Your goal: Return only the lines between the line holding "NODES[node].hide_render = NODES[node].hide_viewport" and the line holding "imported = [obj", the two boundary lines included, exactly as they appear.

Data:
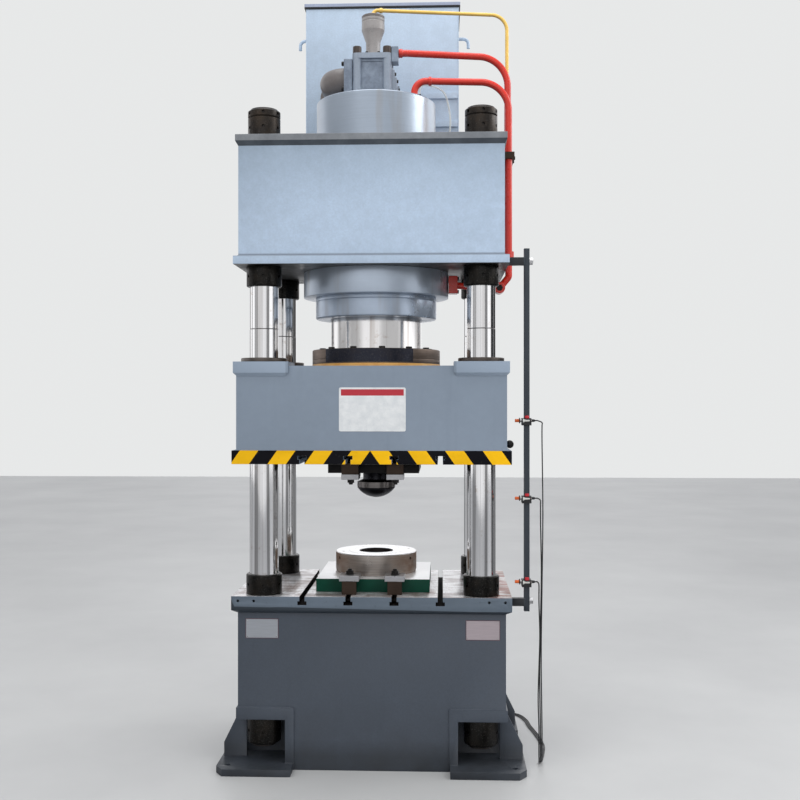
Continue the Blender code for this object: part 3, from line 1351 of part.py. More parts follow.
def smooth_route(knots, steps):
    """Points on the smooth curve through the knots, with that many steps from one to the next."""
    route = []
    for i in range(len(knots) - 1):
        before = knots[max(i - 1, 0)]
        after = knots[min(i + 2, len(knots) - 1)]
        start, stop = knots[i], knots[i + 1]
        for k in range(steps):
            t = k / steps
            leave = (stop - before) / 2
            arrive = (after - start) / 2
            route.append(
                start * (2 * t**3 - 3 * t**2 + 1)
                + leave * (t**3 - 2 * t**2 + t)
                + stop * (3 * t**2 - 2 * t**3)
                + arrive * (t**3 - t**2)
            )
    route.append(knots[-1])
    return route


def cord(name, route, radius, look):
    """A round cord as a bevelled curve with filled ends."""
    curve = bpy.data.curves.new(name, "CURVE")
    curve.dimensions = "3D"
    curve.bevel_depth = radius
    curve.bevel_resolution = 2
    curve.use_fill_caps = True
    spline = curve.splines.new("POLY")
    spline.points.add(len(route) - 1)
    for point, spot in zip(spline.points, route):
        point.co = (*spot, 1.0)
    obj = bpy.data.objects.new(name, curve)
    bpy.context.scene.collection.objects.link(obj)
    curve.materials.append(look)
    return obj


def make_drain_hose():
    """A thin clear hose from the stub on the cylinder head, out and down to the stub on the beam."""
    top = Vector((HOSE_TOP[0], HOSE_TOP[1], BARREL_TOP_Z + HOSE_STUB_H + GAP))
    end = Vector((HOSE_END[0], HOSE_END[1], BEAM_TOP_Z + HOSE_END_STUB_H + GAP))
    middle_z = (top.z + end.z) / 2
    knots = [
        top,
        top + Vector((0.004, 0, 0.024)),
        top + Vector((0.028, -0.002, 0.036)),
        Vector((end.x - 0.012, end.y + 0.018, top.z + 0.004)),
        Vector((end.x + 0.012, end.y + 0.010, middle_z + 0.030)),
        Vector((end.x + 0.012, end.y + 0.004, middle_z - 0.040)),
        end + Vector((0.002, 0, 0.035)),
        end,
    ]
    look = material("hose", (0.8, 0.82, 0.8, 1.0), 0.25, 0.0)
    return cord("drain_hose", smooth_route(knots, 3), HOSE_R, look)


def trimmed(route, length):
    """The route cut off at its real length."""
    kept = [route[0]]
    left = length
    for before, after in zip(route, route[1:]):
        step = (after - before).length
        if step >= left:
            kept.append(before.lerp(after, left / step))
            return kept
        kept.append(after)
        left -= step
    return kept


def cable_route(lane, height):
    """One sensor cable: out of its plug, straight down, back along the floor and behind the base.

    The lane, 0 to 2, keeps the three cables side by side.
    """
    start = ROD_X + SWITCH_X / 2 + SWITCH_PLUG_L + GAP
    side = lane * CABLE_LANE
    x = start + CABLE_HANG_X + side
    y = ROD_Y + side
    floor = CABLE_R + GAP
    back = FOOT_OUTER_Y + side
    knots = [
        Vector((start, ROD_Y, height)),
        Vector((start + CABLE_LEAD, ROD_Y, height)),
        Vector((start + 2 * CABLE_LEAD, ROD_Y, height)),
        Vector((x - 0.001, ROD_Y + side / 2, height - 0.007)),
        Vector((x, y, height - 0.022)),
        Vector((x, y, height - 0.080)),
    ]
    drop = height - 0.080 - 0.140
    for i in range(1, 4):
        knots.append(Vector((x + 0.003 * math.sin(math.pi * i / 2), y, height - 0.080 - drop * i / 4)))
    knots += [
        Vector((x, y, 0.140)),
        Vector((x, y + 0.004, 0.070)),
        Vector((x + 0.002, y + 0.022, 0.024)),
        Vector((x + 0.006, y + 0.062, floor)),
        Vector((x + 0.018, y + 0.130, floor)),
        Vector((x + 0.030, 0.000 + side, floor)),
        Vector((x + 0.020, 0.120 + side, floor)),
        Vector((x, 0.240 + side, floor)),
        Vector((x - 0.012, back - 0.030, floor)),
        Vector((x - 0.045, back + 0.040, floor)),
        Vector((x - 0.120, back + 0.064, floor)),
        Vector((0.360, back + 0.060, floor)),
        Vector((0.200, back + 0.070, floor)),
        Vector((0.040, back + 0.062, floor)),
        Vector((-0.120, back + 0.068, floor)),
        Vector((-0.280, back + 0.062, floor)),
    ]
    return trimmed(smooth_route(knots, 3), CABLE_L)


def make_cables():
    look = material("cable", (0.012, 0.012, 0.013, 1.0), 0.45, 0.0)
    for lane, (name, height) in enumerate(zip(SWITCH_NAMES, switch_heights())):
        cord(name.replace("switch", "cable"), cable_route(lane, height), CABLE_R, look)


def make_limit_rod():
    """The square rod with the two bracket bars that hold it off the beam and the table."""
    half = ROD_W / 2
    low, high = TABLE_TOP_Z - ROD_BELOW_TABLE, BEAM_BOTTOM_Z + ROD_ABOVE_BEAM
    rod = box("limit_rod", (ROD_X - half, ROD_Y - half, low), (ROD_X + half, ROD_Y + half, high))
    wide = BRACKET_W / 2
    seats = (
        (BEAM_W / 2, BEAM_BOTTOM_Z + BEAM_BOTTOM_PLATE_T / 2),
        (TABLE_W / 2, TABLE_TOP_Z - TABLE_LIP / 2),
    )
    bars = []
    for edge, middle in seats:
        bars.append(
            box(
                "rod_bracket",
                (edge + GAP, ROD_Y - wide, middle - BRACKET_H / 2),
                (ROD_X - half / 2, ROD_Y + wide, middle + BRACKET_H / 2),
            )
        )
    fuse(rod, joined("rod_brackets", bars))
    return finish(rod, paint("limit_rod", (0.10, 0.13, 0.17, 1.0)))


def switch_heights():
    """Heights of the three sensors, lowest first."""
    return [TABLE_TOP_Z + rise for rise in SWITCH_RISES]


def make_switches():
    """Sensor holders that slide on the square rod; each sensor's nose points at the striker's path."""
    striker_x = SLIDE_W / 2 + STRIKER_REACH
    nose_x = striker_x + SENSOR_GAP
    for name, z in zip(SWITCH_NAMES, switch_heights()):
        holder = box(
            name,
            (ROD_X - SWITCH_X / 2, ROD_Y - SWITCH_Y / 2, z - SWITCH_H / 2),
            (ROD_X + SWITCH_X / 2, ROD_Y + SWITCH_Y / 2, z + SWITCH_H / 2),
        )
        nose = disc(name + "_nose", SENSOR_R, nose_x - ROD_X, -SWITCH_X / 2 + SENSOR_R / 2, 10)
        fuse(holder, along_x(nose, (ROD_X, ROD_Y, z)))
        plug_root = SWITCH_X / 2 - SENSOR_R / 2
        plug = disc(name + "_plug", SWITCH_PLUG_R, plug_root, SWITCH_X / 2 + SWITCH_PLUG_L, 10)
        fuse(holder, along_x(plug, (ROD_X, ROD_Y, z)))
        hole = ROD_W / 2 + GAP
        slot = box(
            name + "_rod_hole",
            (ROD_X - hole, ROD_Y - hole, z - SWITCH_H),
            (ROD_X + hole, ROD_Y + hole, z + SWITCH_H),
        )
        cut(holder, slot)
        finish(holder, paint(name, (0.03, 0.03, 0.035, 1.0), 0.4))


def make_striker():
    """The ball-headed trip pin in the slide's right side, in line with the sensors."""
    face = SLIDE_W / 2 + GAP
    centre = SLIDE_W / 2 + STRIKER_REACH - STRIKER_BALL_R
    profile = [(0, face), (STRIKER_NECK_R, face)]
    steps = 8
    start = math.pi - math.asin(STRIKER_NECK_R / STRIKER_BALL_R)
    for i in range(steps):
        angle = start * (1 - i / steps)
        profile.append((STRIKER_BALL_R * math.sin(angle), centre + STRIKER_BALL_R * math.cos(angle)))
    profile.append((0, centre + STRIKER_BALL_R))
    pin = along_x(turned("striker", profile, 12), (0, ROD_Y, STRIKER_Z))
    return finish(pin, metal("striker", BLACK_OXIDE, 0.35))


def main():
    clear_scene()
    make_base()
    make_table()
    make_columns()
    make_all_nuts()
    make_beam()
    make_cylinder()
    make_gland()
    make_ram()
    make_ram_flange()
    make_slide()
    make_slide_plate()
    make_bushes()
    make_upper_tool()
    make_lower_tool()
    make_clamps()
    make_valve()
    cap_top = make_pilot_head()
    make_poppet()
    make_suction_elbow()
    make_tank()
    make_pressure_pipe()
    make_return_pipe()
    make_pilot_pipe(cap_top)
    make_pipe_clamp()
    make_drain_hose()
    make_limit_rod()
    make_switches()
    make_cables()
    make_striker()


main()
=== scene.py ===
"""Looks of the four-column hydraulic press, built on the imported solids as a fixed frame."""

import math
import random

import bmesh
import bpy
from mathutils import Matrix, Vector


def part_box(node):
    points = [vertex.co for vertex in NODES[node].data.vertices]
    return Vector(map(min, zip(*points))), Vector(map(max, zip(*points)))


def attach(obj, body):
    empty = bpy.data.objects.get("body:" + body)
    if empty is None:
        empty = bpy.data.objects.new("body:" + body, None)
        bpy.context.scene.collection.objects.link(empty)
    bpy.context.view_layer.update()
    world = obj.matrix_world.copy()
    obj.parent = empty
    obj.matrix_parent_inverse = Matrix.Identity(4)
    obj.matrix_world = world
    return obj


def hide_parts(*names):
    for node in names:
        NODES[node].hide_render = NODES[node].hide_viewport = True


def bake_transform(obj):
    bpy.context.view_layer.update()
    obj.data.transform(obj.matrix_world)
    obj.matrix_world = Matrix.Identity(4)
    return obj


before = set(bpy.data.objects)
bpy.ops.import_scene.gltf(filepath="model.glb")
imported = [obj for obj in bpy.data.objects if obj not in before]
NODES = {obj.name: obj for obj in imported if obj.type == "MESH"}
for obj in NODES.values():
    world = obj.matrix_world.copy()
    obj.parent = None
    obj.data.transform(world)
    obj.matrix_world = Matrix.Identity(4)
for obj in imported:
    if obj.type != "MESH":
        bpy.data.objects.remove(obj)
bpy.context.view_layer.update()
random.seed(7)

# Places and sizes that several pieces share, in metres

GAP = 0.0003
TAGS = (("fl", -1, -1), ("fr", 1, -1), ("rl", -1, 1), ("rr", 1, 1))
COLUMN_X, COLUMN_Y, COLUMN_R, COLUMN_STEP_Z = 0.393, 0.233, 0.052, 1.580
GROUND = (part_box("table_nut_fl")[1].z - 0.003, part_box("beam_nut_fl")[0].z + 0.003)
TABLE_Z, TABLE_SIDE_Y, SLOT_FLOOR_Z = 0.624, 0.3046, 0.5932
SLOT_PITCH, SLOT_HALF, SLOTS_X = 0.164, 0.0166, 0.30
PLATE_Y = -0.2845
SLIDE_LOW_Z, SLIDE_TOP_Z, SLIDE_Y = 1.144, 1.446, -0.305
PAD_LOW_Z, PAD_X = 1.4108, 0.303
TAPE_X, TAPE_SLANT, TAPE_PITCH = -0.003, 0.70, 0.1330
SIGN_X, SIGN_W, SIGN_Z0, SIGN_Z1 = 0.0050, 0.2375, 1.2123, 1.3685
DIE_HOLE_R = 0.070
SHOULDER_TOP_Z, BEAM_ROOF_Z, BARREL_TOP_Z = 1.807, 2.268, 2.452
BEAM_LOW_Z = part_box("top_beam")[0].z
BEAM_H, BEAM_PLATE, BEAM_TOP_PLATE, BEAM_SLOPE = 0.461, 0.030, 0.0225, 0.016
BEAM_HIGH_Z = BEAM_LOW_Z + BEAM_H
VALVE_X, VALVE_HALF, VALVE_LOW_Z = -0.012, 0.075, BARREL_TOP_Z + GAP
PANEL_DEEP, PORT_DEEP, STEM_BORE = 0.014, 0.024, 0.0104
PRESSURE_Y, PRESSURE_Z, RETURN_X, RETURN_Y = -0.040, 2.640, 0.148, -0.065
PIPE_R, HOSE_R = 0.013, 0.004
ROD_X, ROD_Y, ROD_W = 0.556, -0.235, 0.020
SWITCHES = ("switch_lower", "switch_middle", "switch_upper")
CABLE_R, CABLE_L, LANE = 0.00225, 2.0, 0.006
AXIS_TURNS = {"Z": (0, "X"), "X": (90, "Y"), "-X": (-90, "Y"), "-Y": (90, "X"), "-Z": (180, "X")}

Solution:
        NODES[node].hide_render = NODES[node].hide_viewport = True


def bake_transform(obj):
    bpy.context.view_layer.update()
    obj.data.transform(obj.matrix_world)
    obj.matrix_world = Matrix.Identity(4)
    return obj


before = set(bpy.data.objects)
bpy.ops.import_scene.gltf(filepath="model.glb")
imported = [obj for obj in bpy.data.objects if obj not in before]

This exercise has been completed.